— Begin —

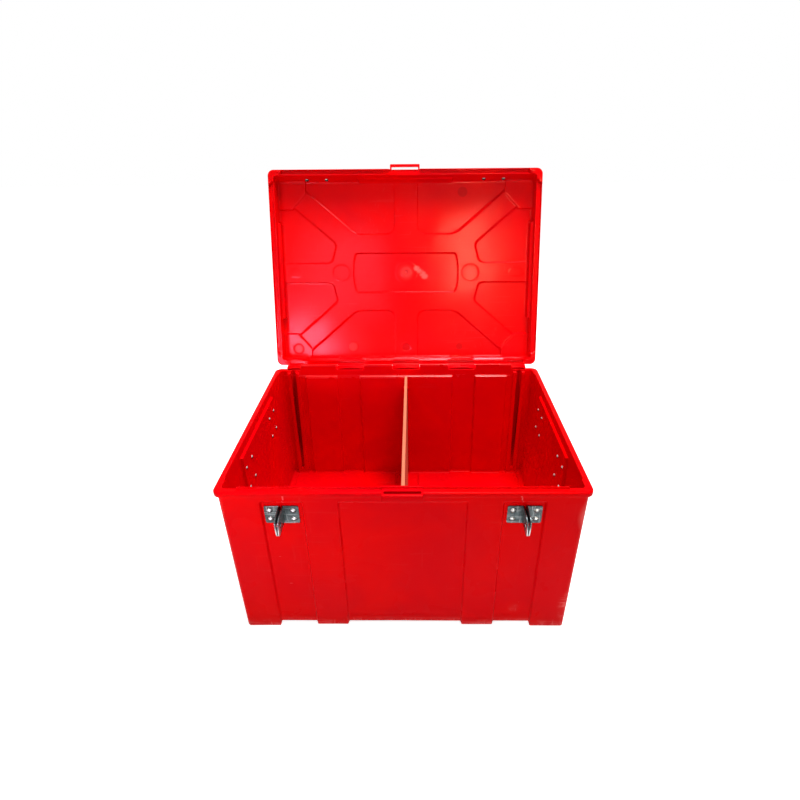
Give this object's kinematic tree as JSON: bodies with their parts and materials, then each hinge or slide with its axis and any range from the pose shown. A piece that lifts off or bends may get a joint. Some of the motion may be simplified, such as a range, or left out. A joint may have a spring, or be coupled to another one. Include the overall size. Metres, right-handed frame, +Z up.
{
  "type": "specimen transport box",
  "caption": "Lidded transport box with a drafted tub, hinged lid, hasps with padlock staples, drop handles and a lift-out divider.",
  "frame": {"origin": "middle of the underside of the tub, on the plane that it stands on", "axes": "+Z up, the front with the two staples faces -Y, the hinge runs along X at the back"},
  "size_m": [0.61, 0.7173, 0.7527],
  "materials": {
    "red_plastic": "glossy moulded plastic, lightly scuffed",
    "plated_steel": "zinc-plated pressed steel",
    "rivet_metal": "set rivet heads",
    "grip_rubber": "matt moulded sleeve",
    "board": "sanded plywood board"
  },
  "bodies": {
    "base": {"base_shell": "red_plastic", "hinge_pin": "plated_steel", "hasp_staple_left": "plated_steel", "hasp_staple_right": "plated_steel", "staple_rivets_left": "rivet_metal", "staple_rivets_right": "rivet_metal", "handle_bracket_left_front": "plated_steel", "handle_bracket_left_rear": "plated_steel", "handle_bracket_right_front": "plated_steel", "handle_bracket_right_rear": "plated_steel", "handle_rivets_left": "rivet_metal", "handle_rivets_right": "rivet_metal"},
    "lid": {"lid_shell": "red_plastic", "hasp_plate_left": "plated_steel", "hasp_plate_right": "plated_steel", "hasp_rivets_left": "rivet_metal", "hasp_rivets_right": "rivet_metal", "hasp_pin_left": "plated_steel", "hasp_pin_right": "plated_steel"},
    "strap_left": {"hasp_strap_left": "plated_steel"},
    "strap_right": {"hasp_strap_right": "plated_steel"},
    "handle_left": {"handle_bail_left": "plated_steel", "handle_grip_left": "grip_rubber"},
    "handle_right": {"handle_bail_right": "plated_steel", "handle_grip_right": "grip_rubber"},
    "divider": {"divider": "board"}
  },
  "joints": [
    {"name": "lid_hinge", "type": "hinge", "parent": "base", "child": "lid", "pos_m": [0, 0.2246, 0.318], "axis": [-1, 0, 0], "range_deg": [-104.9, 0]},
    {"name": "hasp_left", "type": "hinge", "parent": "lid", "child": "strap_left", "pos_m": [-0.198, 0.36704, 0.73665], "axis": [-1, 0, 0], "range_deg": [-180, 0]},
    {"name": "hasp_right", "type": "hinge", "parent": "lid", "child": "strap_right", "pos_m": [0.198, 0.36704, 0.73665], "axis": [-1, 0, 0], "range_deg": [-180, 0]},
    {"name": "handle_left", "type": "hinge", "parent": "base", "child": "handle_left", "pos_m": [-0.29654, 0, 0.259], "axis": [0, 1, 0], "range_deg": [0, 90]},
    {"name": "handle_right", "type": "hinge", "parent": "base", "child": "handle_right", "pos_m": [0.29654, 0, 0.259], "axis": [0, -1, 0], "range_deg": [0, 90]},
    {"name": "divider_slide", "type": "slide", "parent": "base", "child": "divider", "axis": [0, 0, 1], "range_m": [0, 0.3]}
  ]
}
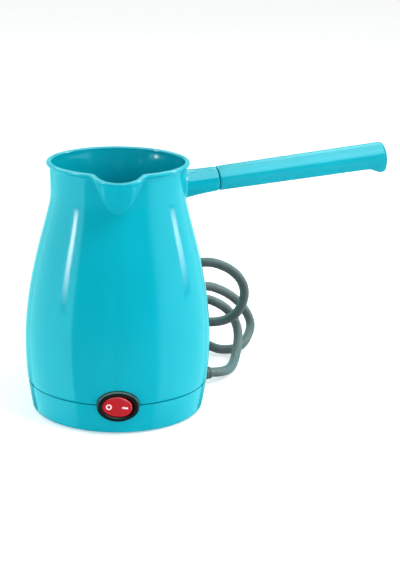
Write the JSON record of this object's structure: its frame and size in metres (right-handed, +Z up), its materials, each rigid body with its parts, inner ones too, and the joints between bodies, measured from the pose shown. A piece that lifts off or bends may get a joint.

— End —

- [Aim of the task] Locate the word "lifts" in the data above. Copy every line carrying it.

- [Response to this task]
Give this object's kinematic tree as JSON: bodies with their parts and materials, then each hinge or slide with its axis and any range from the pose shown. A piece that lifts off or bends may get a joint. Some of the motion may be simplified, such as a range, or left out. A joint may have a spring, or be coupled to another one. Include the overall size. Metres, right-handed frame, +Z up.
Write the JSON record of this object's structure: its frame and size in metres (right-handed, +Z up), its materials, each rigid body with its parts, inner ones too, and the joints between bodies, measured from the pose shown. A piece that lifts off or bends may get a joint.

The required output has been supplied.